I'm working nights, and I'm working the weekend of the 28th. Could always have Casino Herf part I on the 28th, part II on the 4th. You up for a couple weekends of herfing Paul?

Looks like we'll be taking over your sushi joint too Paul.


----------



## TMoneYNYY

Sounds like I'll be able to make it! Glad it's starting at noon, too. I've been to far too many that started late, and ended in bad, bad things.


----------



## stig

ghostrider said:


> I'm working nights, and I'm working the weekend of the 28th. Could always have Casino Herf part I on the 28th, part II on the 4th. You up for a couple weekends of herfing Paul?
> 
> Looks like we'll be taking over your sushi joint too Paul.


I'm game for the 4th for anyone else who can still make that date, I'm sorry that I can't do that 28th because there are still many of you that I would enjoy meeting face to face.

And yes, I will deffinitely do the sushi.


----------



## dayplanner

stig said:


> And yes, I will deffinitely do the sushi.


Excellent then. Sushi on the 4th, bbq on the 28th :w


----------



## Malik23

I'll be in Key West on the 28th, but should be up for the 4th, pending wifely approval, since her b-day is the 5th...


----------



## PaulMac

yeah I down for 2 weekends of herfin lol


----------



## stig

Malik23 said:


> I'll be in Key West on the 28th, but should be up for the 4th, pending wifely approval, since her b-day is the 5th...

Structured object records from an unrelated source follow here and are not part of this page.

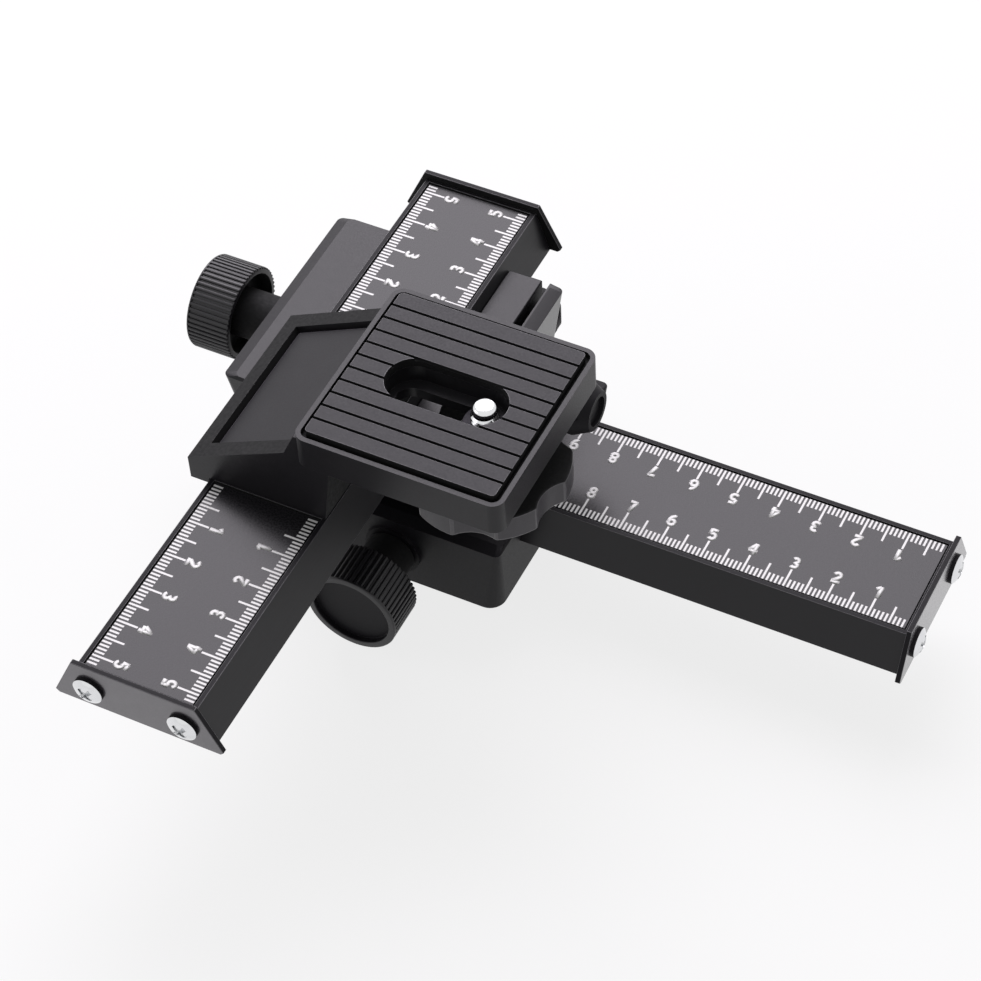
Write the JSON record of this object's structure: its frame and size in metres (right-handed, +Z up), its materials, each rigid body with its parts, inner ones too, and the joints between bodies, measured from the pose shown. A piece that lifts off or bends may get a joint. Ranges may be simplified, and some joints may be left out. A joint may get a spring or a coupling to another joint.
{
  "type": "two-axis macro focusing rail",
  "caption": "Two crossed dovetail focusing rails with rack and pinion knobs, lock knobs, centimetre scales and a raised camera platform with a captive screw.",
  "frame": {"origin": "centre of the mouth of the tripod socket, in the middle of the base's underside, which is the plane z = 0", "axes": "+X along the lower rail towards its long free end, +Y along the upper rail away from the camera platform's end, +Z up to the camera"},
  "size_m": [0.1851, 0.169, 0.0843],
  "materials": {
    "carriage_metal": "satin black",
    "platform_metal": "satin black",
    "gib_metal": "satin black",
    "brass": "machined",
    "steel": "machined",
    "knob_plastic": "satin black",
    "rail_metal": "satin black anodised",
    "scale_plate": "satin black with white print",
    "end_plate_metal": "satin black",
    "chrome": "polished",
    "pad_rubber": "matt black, grooved",
    "panel_metal": "satin black"
  },
  "bodies": {
    "base": {"base_carriage": "carriage_metal", "tripod_insert": "brass", "base_gib": "gib_metal", "base_bushes": "brass"},
    "lower_knob": {"lower_shaft": "steel", "lower_pinion": "brass", "lower_focus_knob": "knob_plastic", "lower_knob_disc": "knob_plastic", "lower_set_screw": "steel"},
    "lower_lock": {"lower_lock_screw": "steel", "lower_lock_knob": "knob_plastic"},
    "lower_slide": {"lower_rail": "rail_metal", "lower_rack": "steel", "lower_scale": "scale_plate", "lower_end_plate_left": "end_plate_metal", "lower_end_plate_right": "end_plate_metal", "lower_end_screws": "chrome", "upper_carriage": "carriage_metal", "upper_carriage_screws": "steel", "upper_gib": "gib_metal", "upper_bushes": "brass"},
    "upper_knob": {"upper_shaft": "steel", "upper_pinion": "brass", "upper_focus_knob": "knob_plastic", "upper_knob_disc": "knob_plastic", "upper_set_screw": "steel"},
    "upper_lock": {"upper_lock_screw": "steel", "upper_lock_knob": "knob_plastic"},
    "upper_slide": {"upper_rail": "rail_metal", "upper_rack": "steel", "upper_scale_front": "scale_plate", "upper_scale_back": "scale_plate", "upper_end_plate_front": "end_plate_metal", "upper_end_plate_back": "end_plate_metal", "upper_end_screws": "chrome", "camera_platform": "platform_metal", "platform_screws": "steel", "rubber_pad": "pad_rubber", "front_panel": "panel_metal"},
    "screw_guide": {"screw_washer": "knob_plastic"},
    "screw_lift": {"screw_clip": "steel"},
    "camera_screw": {"camera_screw": "chrome", "thumb_wheel": "knob_plastic"}
  },
  "joints": [
    {"name": "lower_slide", "type": "slide", "parent": "base", "child": "lower_slide", "axis": [1, 0, 0], "range_m": [-0.0919, 0.0105]},
    {"name": "lower_focus", "type": "hinge", "parent": "base", "child": "lower_knob", "pos_m": [0, -0.04, 0.01452], "axis": [0, 1, 0], "range_deg": [-1105, 135]},
    {"name": "lower_lock", "type": "hinge", "parent": "base", "child": "lower_lock", "pos_m": [0, 0.04, 0.0211], "axis": [0, 1, 0], "range_deg": [-30, 360]},
    {"name": "upper_slide", "type": "slide", "parent": "lower_slide", "child": "upper_slide", "axis": [0, 1, 0], "range_m": [-0.0158, 0.0866]},
    {"name": "upper_focus", "type": "hinge", "parent": "lower_slide", "child": "upper_knob", "pos_m": [-0.05166, 0, 0.04362], "axis": [1, 0, 0], "range_deg": [-1040, 195]},
    {"name": "upper_lock", "type": "hinge", "parent": "lower_slide", "child": "upper_lock", "pos_m": [0.02834, 0, 0.0502], "axis": [1, 0, 0], "range_deg": [-30, 360]},
    {"name": "screw_guide", "type": "slide", "parent": "upper_slide", "child": "screw_guide", "axis": [1, 0, 0], "range_m": [-0.0075, 0]},
    {"name": "screw_lift", "type": "slide", "parent": "screw_guide", "child": "screw_lift", "axis": [0, 0, 1], "range_m": [0, 0.004]},
    {"name": "camera_screw", "type": "hinge", "parent": "screw_lift", "child": "camera_screw", "pos_m": [0.03044, -0.0354, 0.065], "axis": [0, 0, 1], "continuous": true}
  ],
  "couplings": [
    {"joint": "lower_focus", "follows": "lower_slide", "rad_per_m": 208.33},
    {"joint": "upper_focus", "follows": "upper_slide", "rad_per_m": -208.33}
  ]
}
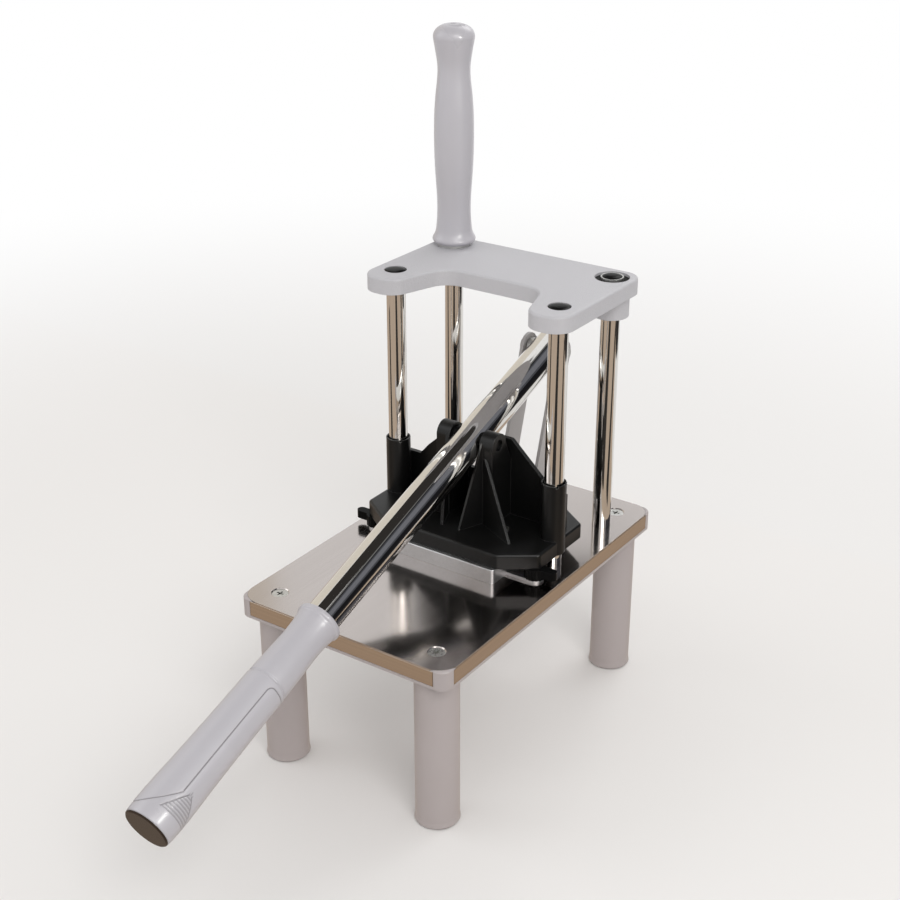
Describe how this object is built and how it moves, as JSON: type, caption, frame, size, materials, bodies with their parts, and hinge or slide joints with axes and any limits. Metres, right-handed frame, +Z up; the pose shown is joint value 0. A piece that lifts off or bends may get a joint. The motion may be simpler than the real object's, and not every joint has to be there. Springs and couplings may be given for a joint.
{
  "type": "french fry cutter",
  "caption": "Table-top lever press that pushes a potato down through a square blade grid, on a raised steel-topped base with an upright steadying handle.",
  "frame": {"origin": "on the table, midway between the four feet", "axes": "+Z up, +Y from the lever's grip towards the back of the base, +X to the right as seen from the grip"},
  "size_m": [0.2, 0.5344, 0.5613],
  "materials": {
    "brushed_steel": "brushed, satin",
    "mirror_steel": "polished",
    "chrome": "polished",
    "light_grey_plastic": "fine satin texture",
    "grip_grey_plastic": "satin",
    "leg_grey_plastic": "satin",
    "black_coat": "semi-gloss black coat",
    "black_plastic": "gloss",
    "black_rubber": "matt",
    "cast_aluminium": "satin",
    "blade_steel": "ground",
    "white_nylon": "satin",
    "zinc_steel": "plated",
    "bronze": "plain",
    "link_grey": "satin grey coat"
  },
  "bodies": {
    "base": {"top_cover": "brushed_steel", "base_frame": "leg_grey_plastic", "front_strip": "mirror_steel", "back_strip": "mirror_steel", "left_strip": "mirror_steel", "right_strip": "mirror_steel", "front_left_leg": "leg_grey_plastic", "front_right_leg": "leg_grey_plastic", "back_left_leg": "leg_grey_plastic", "back_right_leg": "leg_grey_plastic", "leg_inserts": "zinc_steel", "foot_pads": "black_rubber", "leg_screws": "zinc_steel", "front_left_column": "chrome", "front_right_column": "chrome", "back_left_column": "chrome", "back_right_column": "chrome", "column_bolts": "zinc_steel", "column_washers": "zinc_steel", "top_plate": "light_grey_plastic", "top_screws": "zinc_steel", "column_caps": "black_plastic", "socket_washer": "black_rubber", "socket_collar": "zinc_steel", "socket_plug": "black_plastic", "handle_washer": "zinc_steel", "handle_rod": "zinc_steel", "upright_handle": "grip_grey_plastic", "blade_frame": "cast_aluminium", "lower_blades": "blade_steel", "upper_blades": "blade_steel", "link_bracket": "link_grey", "bracket_bolts": "zinc_steel", "link_lower_pin": "zinc_steel", "clamp_studs": "zinc_steel"},
    "carriage": {"carriage_body": "black_coat", "guide_bushes": "black_plastic", "push_block": "white_nylon", "push_block_screws": "zinc_steel", "pivot_pin": "black_coat"},
    "lever": {"lever_tube": "chrome", "pivot_bush": "black_plastic", "link_bush": "zinc_steel", "tube_plug": "black_plastic", "lever_grip": "grip_grey_plastic", "grip_cap": "black_plastic"},
    "links": {"left_link": "link_grey", "right_link": "link_grey", "link_bolts": "zinc_steel"},
    "left_knob": {"left_wing_knob": "black_plastic", "left_knob_insert": "bronze"},
    "right_knob": {"right_wing_knob": "black_plastic", "right_knob_insert": "bronze"}
  },
  "joints": [
    {"name": "carriage_slide", "type": "slide", "parent": "base", "child": "carriage", "axis": [0, 0, 1], "range_m": [0, 0.11]},
    {"name": "lever_pivot", "type": "hinge", "parent": "carriage", "child": "lever", "pos_m": [0, 0.0215, 0.2484], "axis": [-1, 0, 0], "range_deg": [0, 52.5]},
    {"name": "link_pivot", "type": "hinge", "parent": "base", "child": "links", "pos_m": [0, 0.101, 0.168], "axis": [1, 0, 0], "range_deg": [0, 5.75]},
    {"name": "left_knob_turn", "type": "hinge", "parent": "base", "child": "left_knob", "pos_m": [-0.08, -0.004, 0.16], "axis": [0, 0, 1], "range_deg": [0, 450]},
    {"name": "right_knob_turn", "type": "hinge", "parent": "base", "child": "right_knob", "pos_m": [0.08, -0.004, 0.16], "axis": [0, 0, 1], "range_deg": [0, 450]}
  ],
  "couplings": [
    {"joint": "lever_pivot", "follows": "carriage_slide", "rad_per_m": 8.3191},
    {"joint": "link_pivot", "follows": "carriage_slide", "rad_per_m": 0.9034}
  ]
}
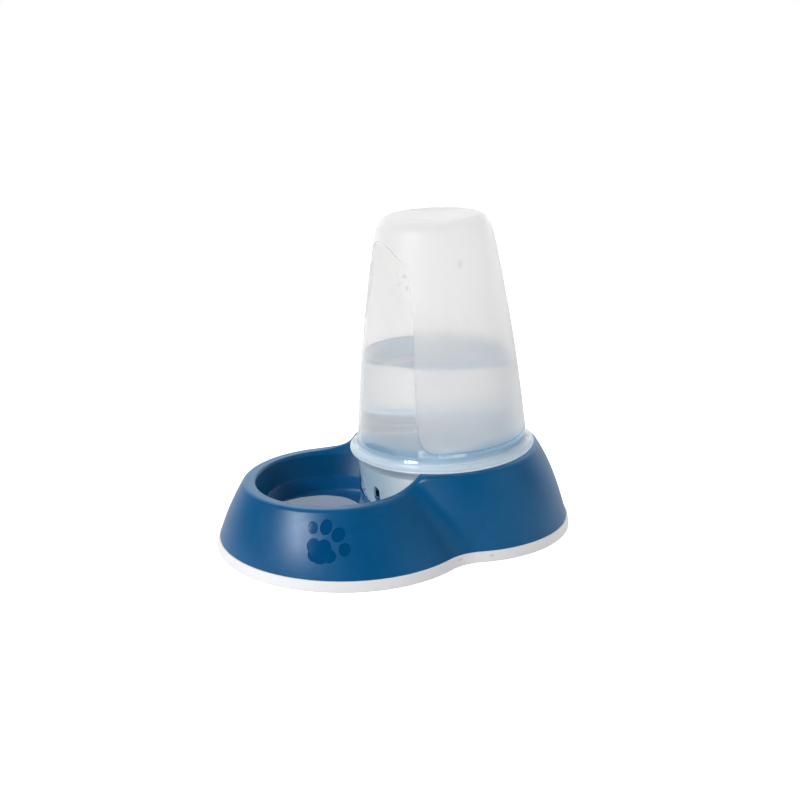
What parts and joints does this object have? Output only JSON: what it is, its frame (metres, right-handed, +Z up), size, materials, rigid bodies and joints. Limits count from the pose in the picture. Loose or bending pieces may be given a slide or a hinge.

If she smokes bring her along. problem solved. If she doesn't smoke bring her along (It is a casino) problem solved.:r


----------



## fpkjr

PaulMac said:


> Oh ya Know I'll be there
> 
> And glad to see Frank gonna make this one again
> I'll have to warn my sushi guy I bringing a pile of folks next time lol


I'm good for either or both, no school to attend :r .. tell him to load up on those rolls we had last time..:dr


----------



## stig

fpkjr said:


> I'm in, I'll forward the link to a few others.
> Bring your CAMERAS I think Aaron and Backwoods need more material :r


Camera is ready and the memory stick will be empty for the trip the next day. I feel some good photoshopping comming on.


----------



## dayplanner

Gonna be hard to top the last herf. Paul, Drew, and I burned some premo sticks last time :w


----------



## RPB67

So are we herfing both days.

The 28th I am completely free. 

The 4th I may be able to come after 4 or 5.


----------



## dayplanner

RPB67 said:


> So are we herfing both days.
> 
> The 28th I am completely free.
> 
> The 4th I may be able to come after 4 or 5.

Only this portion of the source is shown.